Who makes what is dark light.

Who takes our souls and saves us; our minds and purifies them.

Who takes our hearts and mends them.

Who takes our bodies and resurrects them into perfection.

This is the peace of Christ that goes beyond our understanding. This is the mystery of God, for our salvation.

What’s in this name?

Everything good and just and righteous.


(Prayer based on writings of Thomas Keating.)

Wonderful Counselor, Mighty God, Everlasting Father, Prince of Peace; Make us to know Your ways. Make us to walk in Your truth and teach us, for You are our God and Savior.

We have not received the spirit of the world but Your Holy Spirit, so that we may have a glimpse of understanding the things You’ve freely given us.

Your Presence is so immense, yet so humble; awe-inspiring yet so gentle; limitless, yet so intimate, tender, and personal. We know that we are known.

Everything in our lives is transparent, not hidden, in Your presence. You know us, all in all and through and through. Yet You love us without condition. You know how we are broken. You know our weaknesses. You know how we yearn to love You more.

Your presence is healing, strengthening, and refreshing.

Your presence is self-giving and boundless in compassion.

You are like coming home to a place we should never have left, to an awareness that was somehow always with us, but which we did not recognize.

We come before You with our prayers for those we love:

Let us be the bearers of peace, O God. Give us peace to give, for if we rely on ourselves for it, we will surely fail. Give us peace in our bodies, in our minds, in our souls, in our hearts; in our conversations and in our actions. Let us reflect Your light in a world burdened with too much hatred, misunderstanding, and unrest.

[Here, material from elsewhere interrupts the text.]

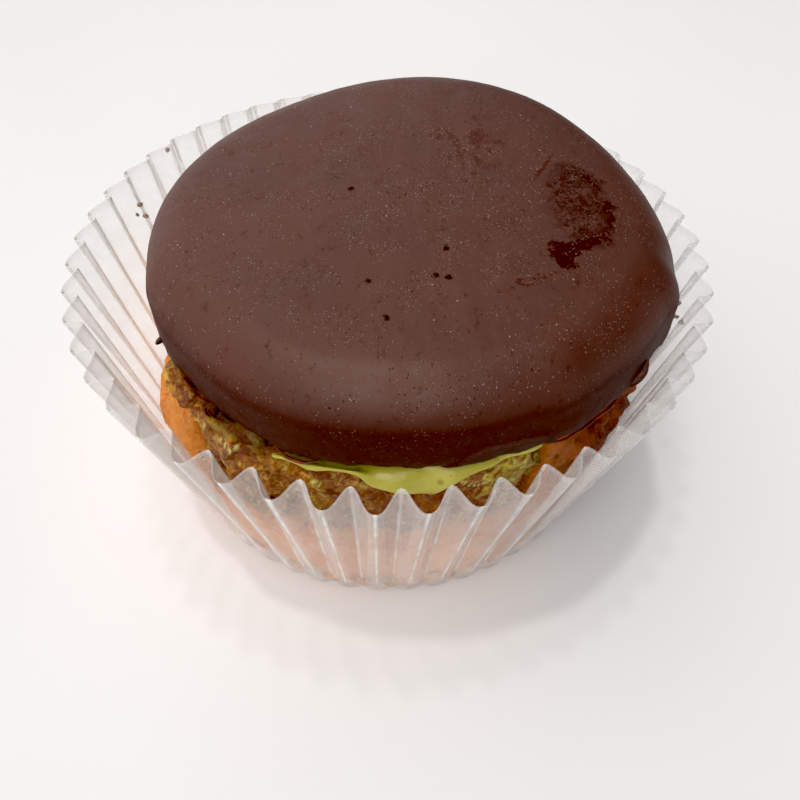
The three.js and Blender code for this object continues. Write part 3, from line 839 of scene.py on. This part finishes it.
def lid_profile():
    """The lid's points from underside to crown: rounded foot, upright side, round shoulder."""
    foot = [
        (LID_RADIUS - LID_FOOT * (1 - math.cos(turn)), LID_FOOT * (1 - math.sin(turn)))
        for turn in np.linspace(math.pi / 2, 0.1, 16)
    ]
    side = [(LID_RADIUS, height) for height in np.linspace(LID_FOOT, LID_THICKNESS - LID_SHOULDER, 12)]
    inner = LID_RADIUS - LID_SHOULDER
    shoulder = [
        (inner + LID_SHOULDER * math.cos(turn), LID_THICKNESS - LID_SHOULDER * (1 - math.sin(turn)))
        for turn in np.linspace(0.05, math.pi / 2, 26)
    ]
    crown = [(inner * share, LID_THICKNESS) for share in np.linspace(0.98, 0, 36)]
    return [(0, 0), *foot, *side, *shoulder, *crown]


def lid_outline(degrees):
    """How much further out than its radius the lid reaches."""
    turn = np.radians(degrees)
    waves = sum(c * np.cos(n * turn) + s * np.sin(n * turn) for n, c, s in LID_WAVES)
    return waves + sum(bulge * lobe(degrees, at, width) for at, width, bulge, _ in LID_LOBES)


def on_flake(degrees, height):
    """1 on the second layer of coat at the lid's front edge, by height over its underside."""
    border = by_angle(degrees, LID_FLAKE)
    inside = span(degrees, LID_FLAKE[0][0], LID_FLAKE[-1][0], 1)
    return inside * ease(border - height, -0.12, 0.12)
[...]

We pray only in the name of Jesus Christ, who, because we did not know how to pray, taught us:

Our Father, who art in heaven, hallowed be Thy name. Thy kingdom come, Thy will be done on earth as it is in heaven. Give us this day our daily bread, and forgive us our debts as we forgive our debtors; and lead us not into temptation but deliver us from evil; for Thine is the kingdom, and the power, and the glory forever. Amen.